--- begin Source data ---

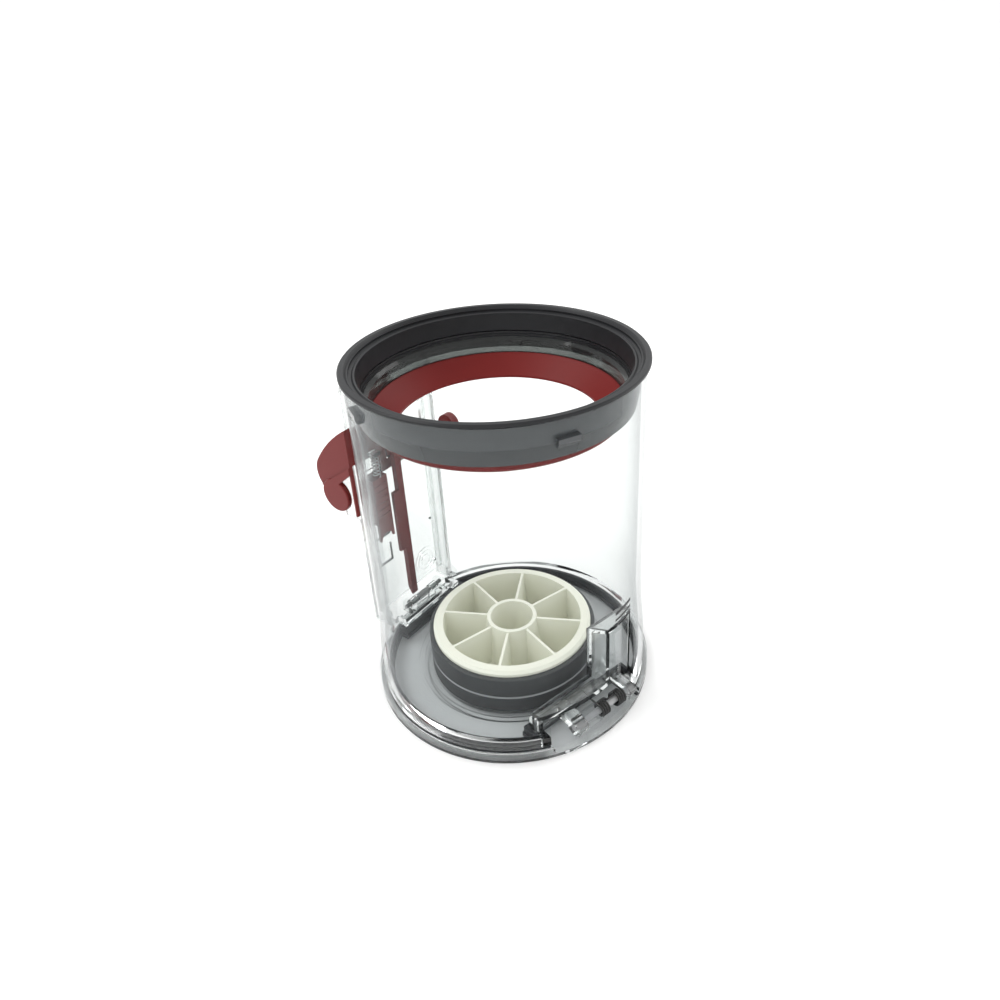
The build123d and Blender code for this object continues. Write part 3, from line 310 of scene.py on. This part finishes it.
def make_camera():
    camera = bpy.data.cameras.new("camera")
    camera.lens = LENS
    camera.sensor_width = 36.0
    camera.shift_x = SHIFT_X
    camera.shift_y = SHIFT_Y
    camera.clip_start = 0.01
    forward = Vector((math.cos(LOOK_TURN) * math.cos(LOOK_DOWN), math.sin(LOOK_TURN) * math.cos(LOOK_DOWN),
                      -math.sin(LOOK_DOWN)))
    right = forward.cross(Vector((0, 0, 1))).normalized()
    upward = right.cross(forward)
    roll_right = right * math.cos(CAMERA_ROLL) + upward * math.sin(CAMERA_ROLL)
    roll_up = upward * math.cos(CAMERA_ROLL) - right * math.sin(CAMERA_ROLL)
    turn = Matrix((roll_right, roll_up, -forward)).transposed().to_4x4()
    holder = bpy.data.objects.new("camera", camera)
    holder.matrix_world = Matrix.Translation(EYE) @ turn
    bpy.context.scene.collection.objects.link(holder)
    bpy.context.scene.camera = holder


FLOOR_Z = -0.25 * MM      # just under the standing plane, so no two faces lie in one plane


def make_floor():
    mesh = bmesh.new()
    bmesh.ops.create_grid(mesh, x_segments=1, y_segments=1, size=40.0,
                          matrix=Matrix.Translation((0, 0, FLOOR_Z)))
    data = bpy.data.meshes.new("floor")
    mesh.to_mesh(data)
    mesh.free()
    floor = bpy.data.objects.new("floor", data)
    bpy.context.scene.collection.objects.link(floor)
    finish = Finish("floor_white")
    white = finish.value("ShaderNodeBsdfPrincipled", None, Base_Color=(0.97, 0.97, 0.965, 1.0), Roughness=0.8)
    data.materials.append(finish.output(white))


def make_area(name, place, target, size, power):
    light = bpy.data.lights.new(name, "AREA")
    light.shape = "RECTANGLE"
    light.size, light.size_y = size
    light.energy = power
    holder = bpy.data.objects.new(name, light)
    direction = Vector(target) - Vector(place)
    holder.matrix_world = Matrix.Translation(place) @ direction.to_track_quat("-Z", "Y").to_matrix().to_4x4()
    bpy.context.scene.collection.objects.link(holder)


def make_light():
    scene = bpy.context.scene
    world = bpy.data.worlds.new("studio")
    world.use_nodes = True
    world.node_tree.nodes["Background"].inputs[0].default_value = (1.0, 1.0, 1.0, 1.0)
    world.node_tree.nodes["Background"].inputs[1].default_value = 1.06
    scene.world = world
    scene.view_settings.view_transform = "Standard"
    make_area("key", (-0.55, -0.35, 0.95), (0, 0, 0.08), (0.7, 0.5), 5.0)
    make_area("back", (0.2, 0.9, 0.8), (0, 0, 0.08), (0.8, 0.5), 3.0)


make_fill_mark()
make_camera()
make_floor()
make_light()
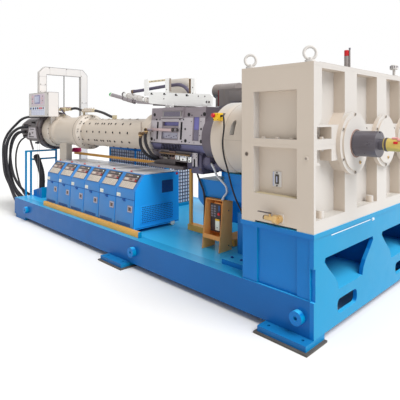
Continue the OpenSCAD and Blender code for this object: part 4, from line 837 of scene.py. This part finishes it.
p.rod((-60, -560, 1752), (-60, -560, 1783), 16, "dark", n=6, bevel=2)
p.rod((-46, -560, 1766), (-22, -558, 1767), 21, "bronze", n=24, bevel=2)
p.rod((822, -475, 1686), (822, -475, 1712), 22, "black_bolt", n=6, bevel=2)
p.done()

# ---- temperature units: the lines of their upright and slanting front, as y and z ----
FRONT = ((-870, 320), (-845, 720))
SLANT = ((-845, 720), (-725, 875))


def on_face(line, x0, x1, s0, s1, h0, h1, look, bevel=0.8):
    """A slab on a cabinet's front: s0 to s1 along its line, and h0 to h1 out of it."""
    a, b = (Vector(end) for end in line)
    d = (b - a).normalized()
    n = Vector((-d.y, d.x))
    outline = [a + d * s + n * h for s, h in ((s0, h0), (s1, h0), (s1, h1), (s0, h1))]
    p.prism(outline, "x", x0, x1, look, bevel)


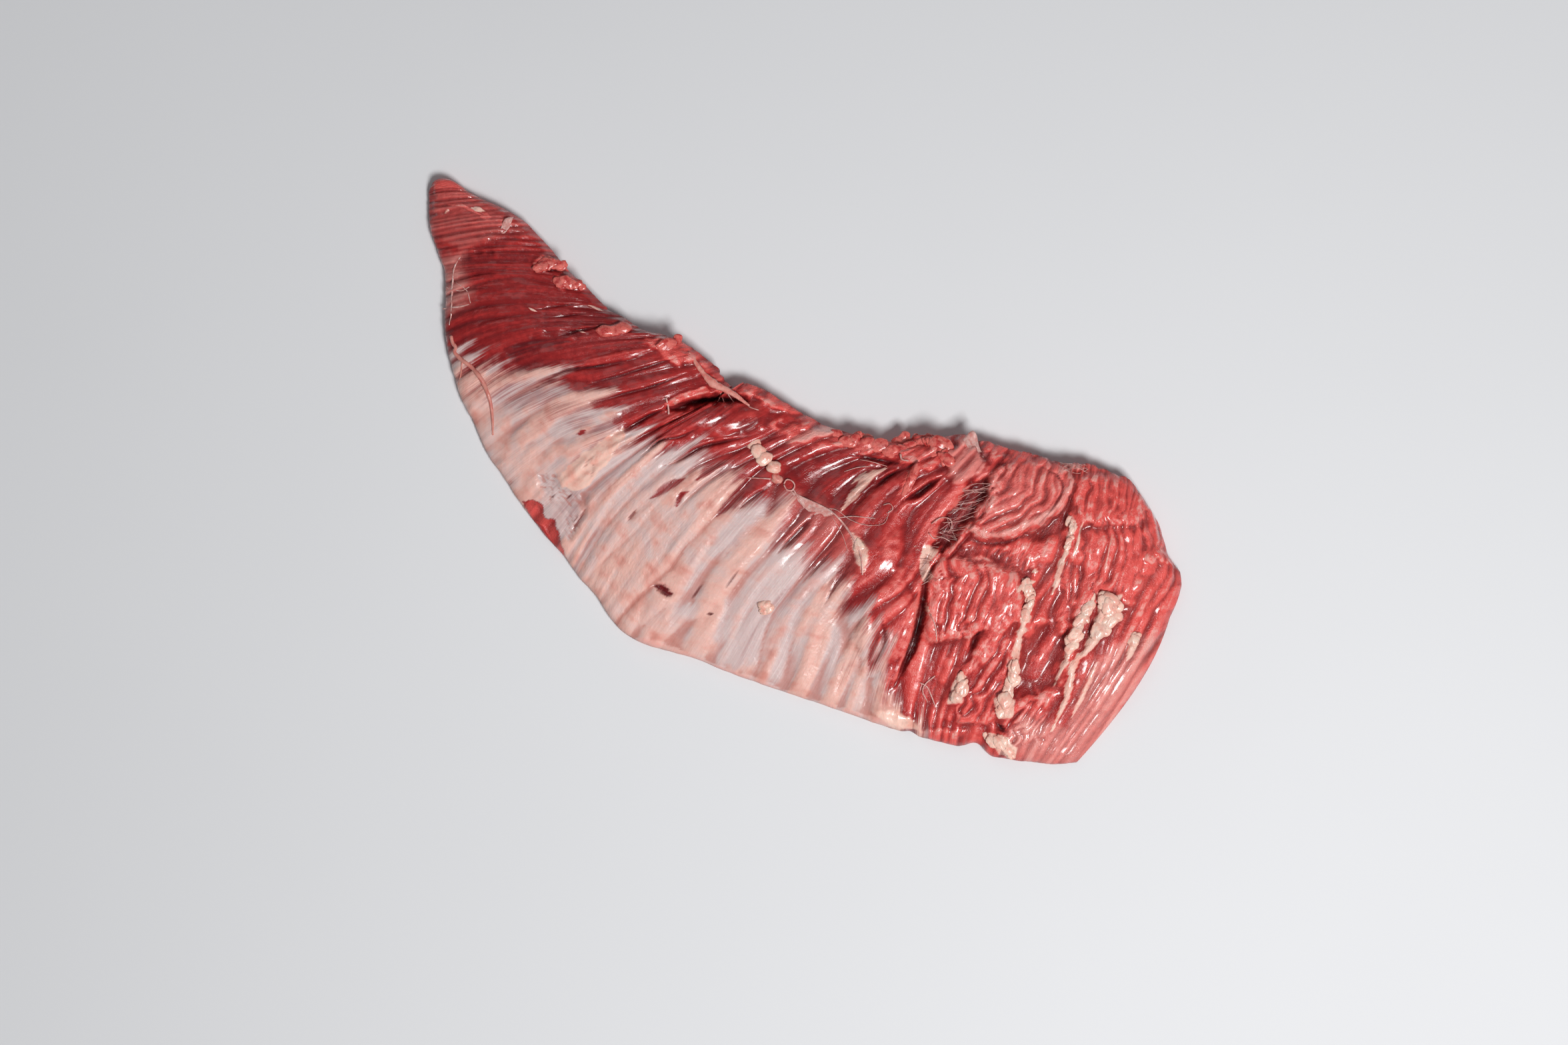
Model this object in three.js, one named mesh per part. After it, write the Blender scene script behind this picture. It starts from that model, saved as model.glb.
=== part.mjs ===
// A raw beef flap steak lying flat: one slab of coarse-grained muscle, narrow at one end and broad
// at the other, thin along its outer edge and thick along its inner edge.
//
// Every place on the steak is given by two grain coordinates. `line` counts the grain lines below,
// from 0 at the narrow tip to 20 at the broad end. `across` runs along a line, from 0 at the outer
// edge to 1 at the inner edge. The muscle's bundles follow the lines, so its ridges, gashes and
// fat are placed with the same two numbers.
//
// Millimetres. +Z is up, the rest face is on z = 0, and the origin is the middle of the footprint.

import * as THREE from 'three';

// ---------------------------------------------------------------- driving dimensions

// The grain lines. Each gives the outer and the inner end in X and Y, the directions in which the
// line leaves the outer edge and reaches the inner edge in degrees from +X, and the slab's height
// beside the outer edge, at the crown and beside the inner edge.
const GRAIN_LINES = [
  { outer: [-180, 138], inner: [-167, 138], leaves: 52, reaches: -42, rise: [6, 8, 6] },
  { outer: [-182, 131], inner: [-156, 132], leaves: 8, reaches: -4, rise: [7, 11, 8] },
  { outer: [-181, 115], inner: [-132, 119], leaves: 8, reaches: 0, rise: [9, 15, 10] },
  { outer: [-175, 98], inner: [-114, 99], leaves: 8, reaches: -4, rise: [9, 17, 12] },
  { outer: [-174, 83], inner: [-101, 86], leaves: 20, reaches: -4, rise: [9, 18, 13] },
  { outer: [-174, 64], inner: [-88, 75], leaves: 32, reaches: 0, rise: [8, 19, 13] },
  { outer: [-170, 47], inner: [-74, 67], leaves: 38, reaches: -2, rise: [7, 20, 14] },
  { outer: [-163, 28], inner: [-56, 62], leaves: 38, reaches: 8, rise: [6, 20, 15] },
  { outer: [-151, 4], inner: [-39, 50], leaves: 40, reaches: 18, rise: [6, 21, 15] },
  { outer: [-135, -19], inner: [-33, 41], leaves: 46, reaches: 30, rise: [6, 21, 13] },
  { outer: [-117, -42], inner: [-24, 43], leaves: 58, reaches: 34, rise: [6, 21, 14] },
  { outer: [-103, -59], inner: [1, 28], leaves: 58, reaches: 22, rise: [6, 21, 14] },
  { outer: [-84, -81], inner: [25, 18], leaves: 60, reaches: 14, rise: [6, 22, 14] },
  { outer: [-50, -93], inner: [52, 14], leaves: 58, reaches: 30, rise: [6, 22, 14] },
  { outer: [-18, -105], inner: [80, 18], leaves: 62, reaches: 46, rise: [6, 23, 15] },
  { outer: [15, -116], inner: [98, 12], leaves: 68, reaches: 52, rise: [7, 23, 16] },
  { outer: [46, -126], inner: [112, 9], leaves: 86, reaches: 54, rise: [8, 23, 16] },
  { outer: [70, -133], inner: [126, 6], leaves: 86, reaches: 66, rise: [9, 23, 16] },
  { outer: [94, -139], inner: [140, 3], leaves: 74, reaches: 84, rise: [9, 23, 15] },
  { outer: [112, -142], inner: [155, -2], leaves: 62, reaches: 104, rise: [8, 20, 13] },
  { outer: [131, -142], inner: [169, -22], leaves: 48, reaches: 124, rise: [6, 11, 8] },
];
const LAST_LINE = GRAIN_LINES.length - 1;
const LINE_REACH = 0.38; // length of a grain line's end handles, as a share of its chord
const CROWN_AT = 0.62; // where the slab is highest, in `across`

const RIM_SHARE = 0.45; // height of the widest outline, as a share of the slab's height there
const FOOT_TUCK = 2.4; // how far the underside is drawn in from the widest outline
const SHOULDER = 0.8; // radius of the edge's rounding, as a share of the height beside it

// Muscle bundles, seen as rounded ridges with narrow grooves between them.
const LINE_SPACING = 21.5; // mean distance between two grain lines
const BUNDLE_WIDTH = 8.6;
const BUNDLE_RELIEF = { fascia: 0.9, meat: 1.9, openEnd: 2.1 };
const BUNDLE_WANDER = 0.55; // sideways wander of a bundle, in bundle widths
const LUMP_RELIEF = 0.9; // slow unevenness of the whole slab
const LUMP_WIDTH = 34;

// Raggedness of the two long edges: how far the cut wanders inwards.
const OUTER_RAG = { depth: 1.0, width: 12 };
const INNER_RAG = { depth: 2.6, width: 8 };

// Notches in the long edges, each at a grain line.
const OUTER_NOTCHES = [
  { name: 'below the end gash', line: 17.5, width: 15, depth: 3.5 },
  { name: 'below the seam', line: 16.2, width: 8, depth: 1.2 },
];
const INNER_NOTCHES = [
  { name: 'mouth of the main gash', line: 9.2, width: 9, depth: 6 },
  { name: 'end of the inner crease', line: 13.1, width: 12, depth: 2 },
  { name: 'behind the inner flap', line: 14.2, width: 10, depth: 2.5 },
];

// The step in the broad end's outline: how far the last grain line is moved outwards at `across`.
const END_STEP = {
  at: [0, 0.6, 0.74, 0.795, 0.825, 0.9, 0.95, 1],
  out: [0, 0, 3.6, 3.4, -3, -3.4, -1.5, 0],
  fromLine: 18.8, // the grain line from which the lines give way to the step
};

// Where the steak has opened up: gashes along the grain and hollows between the bundles.
// A path's points are [line, across].
const GASHES = [
  { name: 'main gash', path: [[9.0, 0.5], [9.25, 0.7], [9.3, 0.85], [9.2, 1.02]], width: 5.5, depth: 11 },
  { name: 'second gash', path: [[10.7, 0.5], [10.75, 0.66], [10.7, 0.82]], width: 3.2, depth: 4 },
  { name: 'seam', path: [[16.0, 0.08], [15.95, 0.3], [15.8, 0.45], [15.6, 0.56]], width: 5, depth: 8 },
  { name: 'torn pocket', path: [[15.6, 0.56], [15.5, 0.7], [15.75, 0.84]], width: 9, depth: 9 },
  { name: 'upper slit', path: [[14.7, 0.7], [14.85, 0.86]], width: 4, depth: 7 },
  { name: 'inner crease', path: [[12.6, 0.86], [13.8, 0.85]], width: 4, depth: 4 },
  { name: 'flap slit', path: [[16.95, 0.3], [17.0, 0.43]], width: 4, depth: 5 },
  { name: 'end gash', path: [[17.8, 0.06], [18.1, 0.17]], width: 6, depth: 6 },
  { name: 'deep valley', path: [[18.0, 0.2], [18.0, 0.45], [18.6, 0.62]], width: 13, depth: 5 },
  { name: 'corner break', path: [[18.4, 0.74], [19.3, 0.6], [20.0, 0.66]], width: 8, depth: 3.5 },
  { name: 'shelf break', path: [[15.9, 0.66], [16.9, 0.66], [17.9, 0.75]], width: 8, depth: 4 },
  { name: 'foot of the upper fibres', path: [[17.9, 0.83], [19.2, 0.85]], width: 6, depth: 2.5 },
];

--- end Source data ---

Written exercise:
Search the data for the string "code". List each line that has it.

Solution below:
The build123d and Blender code for this object continues. Write part 3, from line 310 of scene.py on. This part finishes it.
Continue the OpenSCAD and Blender code for this object: part 4, from line 837 of scene.py. This part finishes it.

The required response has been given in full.